Jeffrey Goldberg, rédacteur en chef du magazine «The Atlantic », le 13 mars à New York. / Ben Gabbe / AFP

La question taraude une bonne partie de la presse américaine depuis l’élection surprise de Donald Trump. Ne serait-elle pas tombée dans le piège d’un entre-soi intellectuel qui l’aurait empêchée de voir les Etats-Unis tels qu’ils sont ? Jeffrey Goldberg, le rédacteur en chef du magazine The Atlantic, souvent privilégié par l’ancien président démocrate Barack Obama pendant son passage à la Maison Blanche, a tenté d’y répondre par un traitement de choc. Il a choisi, en mars, d’ouvrir les colonnes de cette publication réputée à une plume au vitriol, celle de Kevin Williamson, un polémiste redoutable, ancien chroniqueur de la National Review qui a longtemps été le creuset du conservatisme américain.

Comme l’arrivée de Bret Stephens, alors au Wall Street Journal, au New York Times, un an plus tôt, celle du transfuge n’est pas passée inaperçue, loin s’en faut. L’intrépide disposait pourtant d’un visa en bonne et due forme, puisqu’il s’était rangé pendant la présidentielle dans le camp des never trumpers rassemblant les intellectuels et membres d’anciennes administrations républicaines révulsés par le style et les thèmes défendus par l’ancienne star de la téléréalité. Un laissez-passer néanmoins insuffisant pour les lecteurs du magazine, qui abrite déjà depuis longtemps une ancienne « plume » de George W. Bush, David Frum.

« Les mauvaises idées ne méritent pas d’être débattues »

Les adversaires de cette ouverture éditoriale n’ont pas eu à chercher beaucoup pour instruire un procès en illégitimité. Hostile à l’avortement (comme au droit à choisir son identité de genre), Kevin Williamson avait ainsi défendu en 2014 une position particulièrement radicale, selon laquelle toute interruption volontaire de grossesse constitue, pour la femme qui y a recours, un homicide prémédité, passible selon lui du même châtiment qu’un assassinat. Provocateur, le conservateur avait même fait part de sa faiblesse pour la pendaison, jugeant l’injection létale un peu aseptisée. Jeudi 5 avril, Jeffrey Goldberg a mis fin à la collaboration avec Kevin Williamson.

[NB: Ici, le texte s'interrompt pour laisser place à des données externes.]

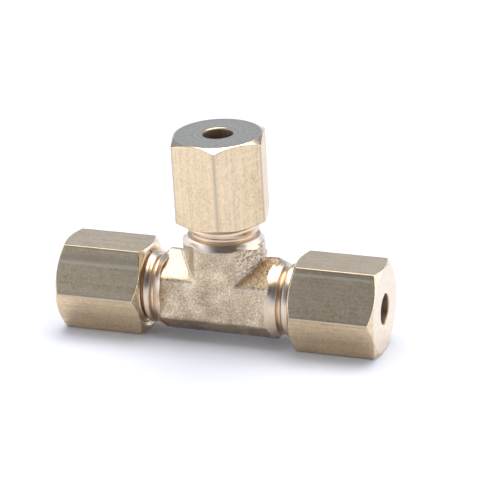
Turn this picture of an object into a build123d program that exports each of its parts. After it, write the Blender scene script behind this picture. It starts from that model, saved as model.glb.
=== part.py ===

Le limogeage a suscité autant de tumulte que le débauchage

Le limogeage a suscité autant de tumulte que le débauchage. Dans les colonnes du Washington Post, Ruth Marcus, qui défend des positions opposées à celles de Kevin Williamson sur l’avortement, a pris la défense de sa cohérence intellectuelle. Une partie de l’aile gauche américaine, en revanche, s’en est bruyamment réjouie. « Les mauvaises idées ne méritent pas d’être débattues », a tranché un contributeur du Huffington Post, Noah Berlatsky. Une partie de la droite y a vu la preuve de l’intolérance du camp d’en face, sans s’interroger outre mesure sur sa propre capacité à entendre d’autres arguments que ses propres slogans.

Les never trumpers républicains ont fait assaut d’amertume. Erick Erickson, du site The Resurgent, a considéré que l’épisode rappelle qu’« une bonne partie du conservatisme américain se trouve ghettoïsé non pas par choix, mais à la suite de demandes actives de la gauche pour que la droite soit réduite au silence ». Kevin Williamson « a été embauché pour la même raison qu’il a été congédié : il a des opinions bien senties et il les exprime très bien », s’est lamenté Jonah Goldberg, de la National Review. Les tranchées de la guerre culturelle américaine ont probablement un bel avenir devant elles.